The most amusing and telling RD response
to why Dietary Guidelines don't work
is that people don't follow them.
And though we all have our own metabolic idiosyncrasies and unique microbiomes, I suspect many people who love food as much as I do should also part ways with such failed diet concepts as "moderation" and high-carb low-fat recommended by both the USDA, Coca Cola and Big Food.

If you are one of the rare people who can subsist on donuts, Marlboros and Mountain Dew and still live to 100, please ignore what follows. Most people, however, need to make conscious food choices to look and feel good, choices which can be hard to make when the government-healthcare-media complex continues to push yesterday's discredited dietary advice as if it were handed down by God on stone tablets.

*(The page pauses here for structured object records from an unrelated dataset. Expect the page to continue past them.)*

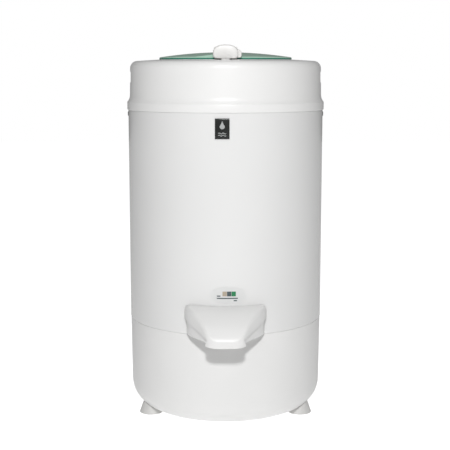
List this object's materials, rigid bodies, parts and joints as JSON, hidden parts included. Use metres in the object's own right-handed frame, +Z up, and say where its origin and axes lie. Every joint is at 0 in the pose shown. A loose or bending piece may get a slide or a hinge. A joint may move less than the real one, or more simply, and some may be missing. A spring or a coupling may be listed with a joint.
{
  "type": "upright spin dryer",
  "caption": "Upright round spin dryer with a domed hinged lid, swinging lid latch, spinning drum with motor and brake, front drain spout and conical feet.",
  "frame": {"origin": "floor level, under the middle of the overall width and depth; the drum's axis stands 30.25 mm behind it", "axes": "+Z up along the drum's axis, -Y towards the front with the spout, +X to the right seen from the front"},
  "size_m": [0.3486, 0.4244, 0.6506],
  "materials": {
    "white_moulding": "gloss",
    "white_enamel": "gloss",
    "grey_moulding": "satin",
    "green_lid": "gloss, translucent in the real thing",
    "black_moulding": "gloss",
    "label_film": "satin",
    "steel": "brushed",
    "dark_steel": "dark",
    "aluminium": "cast",
    "iron": "machined",
    "rubber": "matt"
  },
  "bodies": {
    "housing": {"foot_front_left": "white_moulding", "foot_front_right": "white_moulding", "foot_rear": "white_moulding", "base_tub": "white_moulding", "top_cover": "white_moulding", "drain_spout": "white_moulding", "casing": "white_enamel", "cord_gland": "grey_moulding", "water_catcher": "grey_moulding", "splash_ring": "grey_moulding", "lid_switch": "black_moulding", "badge": "black_moulding", "drain_label": "label_film", "foot_screw_front_left": "steel", "foot_screw_front_right": "steel", "foot_screw_rear": "steel", "hinge_pin": "steel", "brake_bracket": "steel", "brake_pin": "steel", "bearing_upper": "steel", "bearing_lower": "steel", "motor_plate": "steel", "casing_screw_left": "dark_steel", "casing_screw_right": "dark_steel", "casing_screw_rear": "dark_steel", "motor_housing": "aluminium", "capacitor": "aluminium", "motor_stator": "iron", "mouth_seal": "rubber", "shaft_seal": "rubber", "rubber_mount_1": "rubber", "rubber_mount_2": "rubber", "rubber_mount_3": "rubber"},
    "drum_group": {"spin_drum": "steel", "drum_hub": "aluminium", "drum_nut": "steel", "drum_shaft": "steel", "brake_drum": "iron", "motor_rotor": "dark_steel", "cooling_fan": "grey_moulding"},
    "lid_group": {"lid": "green_lid", "latch_pivot": "grey_moulding"},
    "latch_group": {"latch_arm": "white_moulding", "latch_knob": "white_moulding"},
    "slider_group": {"latch_slider": "grey_moulding"},
    "rod_group": {"brake_rod": "steel"},
    "lever_group": {"brake_lever": "steel", "brake_shoe": "rubber"},
    "plunger_group": {"switch_plunger": "white_moulding"}
  },
  "joints": [
    {"name": "drum_spin", "type": "hinge", "parent": "housing", "child": "drum_group", "pos_m": [0, 0.03025, 0.2], "axis": [0, 0, 1], "continuous": true},
    {"name": "lid_hinge", "type": "hinge", "parent": "housing", "child": "lid_group", "pos_m": [0, 0.15725, 0.634], "axis": [-1, 0, 0], "range_deg": [0, 95]},
    {"name": "latch_turn", "type": "hinge", "parent": "lid_group", "child": "latch_group", "pos_m": [0, 0.03025, 0.64], "axis": [0, 0, 1], "range_deg": [-30, 0]},
    {"name": "slider_turn", "type": "hinge", "parent": "housing", "child": "slider_group", "pos_m": [0, 0.03025, 0.61], "axis": [0, 0, 1], "range_deg": [-30, 0]},
    {"name": "rod_lift", "type": "slide", "parent": "housing", "child": "rod_group", "axis": [0, 0, 1], "range_m": [0, 0.005]},
    {"name": "lever_turn", "type": "hinge", "parent": "housing", "child": "lever_group", "pos_m": [0.03671, -0.06061, 0.172], "axis": [-0.9272, -0.3746, 0], "range_deg": [0, 5.8]},
    {"name": "plunger_push", "type": "slide", "parent": "housing", "child": "plunger_group", "axis": [0.2079, -0.9781, 0], "range_m": [0, 0.002]}
  ],
  "couplings": [
    {"joint": "slider_turn", "follows": "latch_turn", "ratio": 1},
    {"joint": "rod_lift", "follows": "latch_turn", "m_per_rad": -0.009548},
    {"joint": "lever_turn", "follows": "latch_turn", "ratio": -0.19},
    {"joint": "plunger_push", "follows": "latch_turn", "m_per_rad": -0.003819}
  ]
}
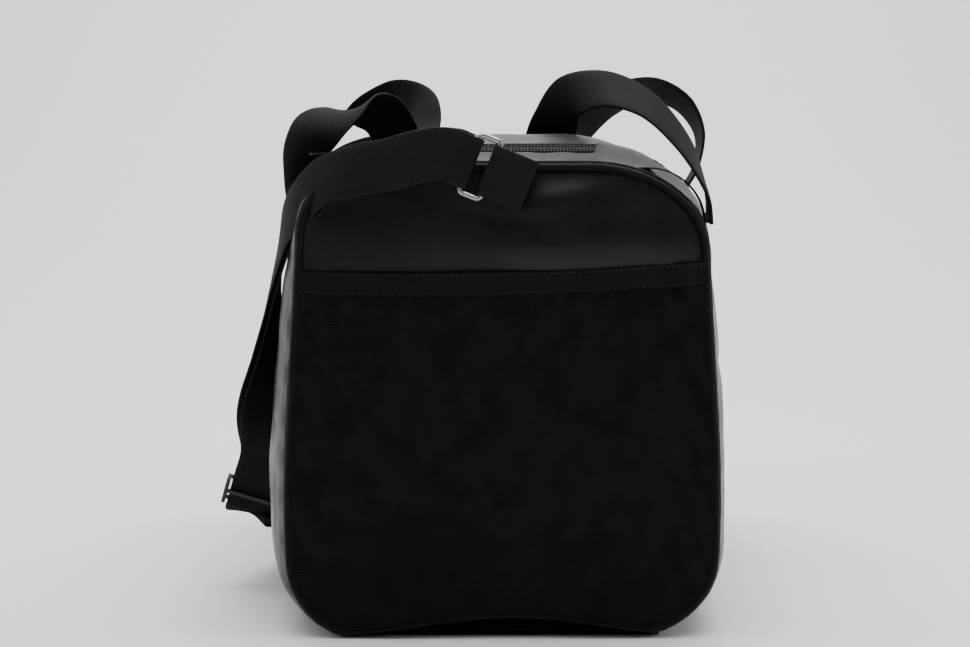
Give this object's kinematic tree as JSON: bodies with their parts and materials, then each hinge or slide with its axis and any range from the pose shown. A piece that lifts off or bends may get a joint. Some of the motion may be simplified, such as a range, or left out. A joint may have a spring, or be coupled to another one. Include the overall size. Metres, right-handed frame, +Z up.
{
  "type": "skate bag",
  "caption": "Small black coated-fabric sports bag with zipped lid, mesh end pockets, webbing carry handles and an adjustable shoulder strap.",
  "frame": {"origin": "on the floor, at the middle of the base panel's underside", "axes": "+Z up, +Y along the bag from the near end to the far end, +X to the right of someone facing the near end; the shoulder strap hangs on the -X side"},
  "size_m": [0.4129, 0.4964, 0.4193],
  "materials": {
    "coated_fabric": "satin black coated fabric with soft folds",
    "base_fabric": "matte black reinforced fabric",
    "board": "matte black sheet",
    "piping": "black coated edge",
    "binding_tape": "black woven tape",
    "mesh": "fine black mesh",
    "webbing": "black woven webbing",
    "zip_tape": "black woven tape",
    "zip_coil": "black coil",
    "zip_metal": "black painted metal",
    "ring_metal": "bright plated wire",
    "slider_plastic": "black moulded plastic"
  },
  "bodies": {
    "bag": {"body_shell": "coated_fabric", "base_panel": "base_fabric", "base_board": "board", "body_zip_tape": "zip_tape", "body_zip_coil": "zip_coil", "zip_end_stops": "zip_metal", "left_handle_patches": "webbing", "right_handle_patches": "webbing", "near_end_panel": "coated_fabric", "near_piping": "piping", "near_seam_tape": "binding_tape", "near_mesh_pocket": "mesh", "near_pocket_binding": "binding_tape", "far_end_panel": "coated_fabric", "far_piping": "piping", "far_seam_tape": "binding_tape", "far_mesh_pocket": "mesh", "far_pocket_binding": "binding_tape"},
    "lid": {"lid_panel": "coated_fabric", "lid_zip_tape": "zip_tape", "lid_zip_coil": "zip_coil"},
    "left_carry_handle": {"left_handle": "webbing"},
    "right_carry_handle": {"right_handle": "webbing"},
    "near_slider": {"near_zip_slider": "zip_metal"},
    "far_slider": {"far_zip_slider": "zip_metal"},
    "near_pull": {"near_zip_pull": "zip_metal"},
    "far_pull": {"far_zip_pull": "zip_metal"},
    "shoulder_strap": {"strap_near_run": "webbing", "strap_return_run": "webbing", "strap_far_run": "webbing", "strap_three_bar_slider": "slider_plastic", "near_strap_ring": "ring_metal", "near_strap_tab": "webbing", "near_strap_loop": "webbing", "far_strap_ring": "ring_metal", "far_strap_tab": "webbing", "far_strap_loop": "webbing"}
  },
  "joints": [
    {"name": "lid_hinge", "type": "hinge", "parent": "bag", "child": "lid", "pos_m": [-0.1, 0, 0.348], "axis": [0, -1, 0], "range_deg": [0, 70]},
    {"name": "right_handle_fold", "type": "hinge", "parent": "bag", "child": "right_carry_handle", "pos_m": [0.1671, 0, 0.3], "axis": [0, 1, 0], "range_deg": [0, 161.01]},
    {"name": "left_handle_fold", "type": "hinge", "parent": "bag", "child": "left_carry_handle", "pos_m": [-0.1671, 0, 0.3], "axis": [0, -1, 0], "range_deg": [0, 70.01]},
    {"name": "near_slider_run", "type": "slide", "parent": "bag", "child": "near_slider", "axis": [-1, 0, 0], "range_m": [-0.18, 0]},
    {"name": "far_slider_run", "type": "slide", "parent": "bag", "child": "far_slider", "axis": [-1, 0, 0], "range_m": [-0.18, 0]},
    {"name": "near_pull_swing", "type": "hinge", "parent": "near_slider", "child": "near_pull", "pos_m": [-0.111, -0.2, 0.3548], "axis": [0, -1, 0], "range_deg": [-170, 0]},
    {"name": "far_pull_swing", "type": "hinge", "parent": "far_slider", "child": "far_pull", "pos_m": [-0.111, 0.2, 0.3548], "axis": [0, -1, 0], "range_deg": [-170, 0]},
    {"name": "strap_swing", "type": "hinge", "parent": "bag", "child": "shoulder_strap", "pos_m": [0.012, 0, 0.338], "axis": [0, -1, 0], "range_deg": [-120, 0]}
  ],
  "couplings": [
    {"joint": "right_handle_fold", "follows": "lid_hinge", "ratio": 2.3},
    {"joint": "left_handle_fold", "follows": "lid_hinge", "ratio": 1}
  ]
}
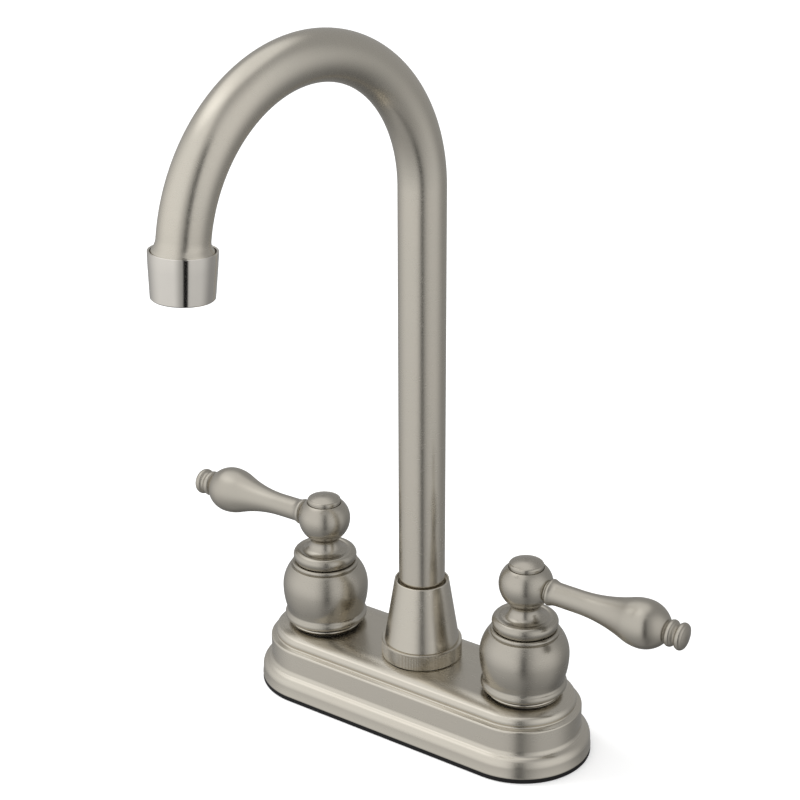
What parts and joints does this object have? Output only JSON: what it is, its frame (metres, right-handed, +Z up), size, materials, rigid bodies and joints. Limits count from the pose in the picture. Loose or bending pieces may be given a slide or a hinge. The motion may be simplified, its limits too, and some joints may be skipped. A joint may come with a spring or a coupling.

The historic rationale behind our dietary misguidelines is very complex, but you can find a most entertaining detailed recap here. The Readers Digest version is we have rabbits, lazy researchers and failed presidential candidate George McGovern to blame.

I happened upon low-carb high-fat eating by accident, basically after following the Medifast Take Shape for Life program and dropping 35 pounds with minimal effort. I no longer eat any Medifast foods; nor do I endorse its low-fat manufactured food approach; but what that diet did teach me was I did not need to eat pasta, potatoes and bread to feel satisfied.

In fact, by eliminating what I like to call "the whites," I could eat more of the foods I liked better, like avocados, steak, bacon, nuts, seeds, butter, and whole-fat cheese (along with vegetables and low-sugar fruits like blueberries) -- and not feel hungry between meals.

Satiety is the key to being compliant on any diet since if you don't feel satisfied you will be jonesing to eat foods that are not on plan. That is why people cheat on their diets and then binge on more forbidden foods because they feel guilty or bad about themselves.

Since following a low-carb high-fat way of eating, I don't ride that merry-go-round any more.

What's funny is that even with all the publicity in recent years suggesting studies on saturated fat were bogus and carbohydrates are the real culprits behind our nation's chronic diseases, such as Type 2 Diabetes (no longer called Adult Onset Diabetes because children are now being diagnosed with it), many people have not yet gotten the memo. This, despite the documented success doctors like Sarah Hallberg, Andreas Eenfeldt, Rangan Chatterjee, Tim Noakes and others have had with patients following high-fat low-carb diets.

Not to mention myth shattering books like Gary Taubes' Good Calories, Bad Calories and Nina Teicholz's The Big Fat Surprise.

Sometime this month, the federal government is going to issue another set of U.S.D.A. Dietary Guidelines that will likely continue to make Americans fatter and sicker. Fortunately, there are many books and articles now available that refute the faulty research on which the guidelines are based and demonstrate how and why low-carb high-fat diets are healthier for most people.

So before drinking that Diet Coke and driving to the gym to work off the egg white omelet you had for breakfast, resolve on this first day of 2016 to do your own research to determine which diet is healthiest for you.

You may never have to subject yourself to a sad low-fat dinner of poached chicken breast, quinoa and steamed broccoli again.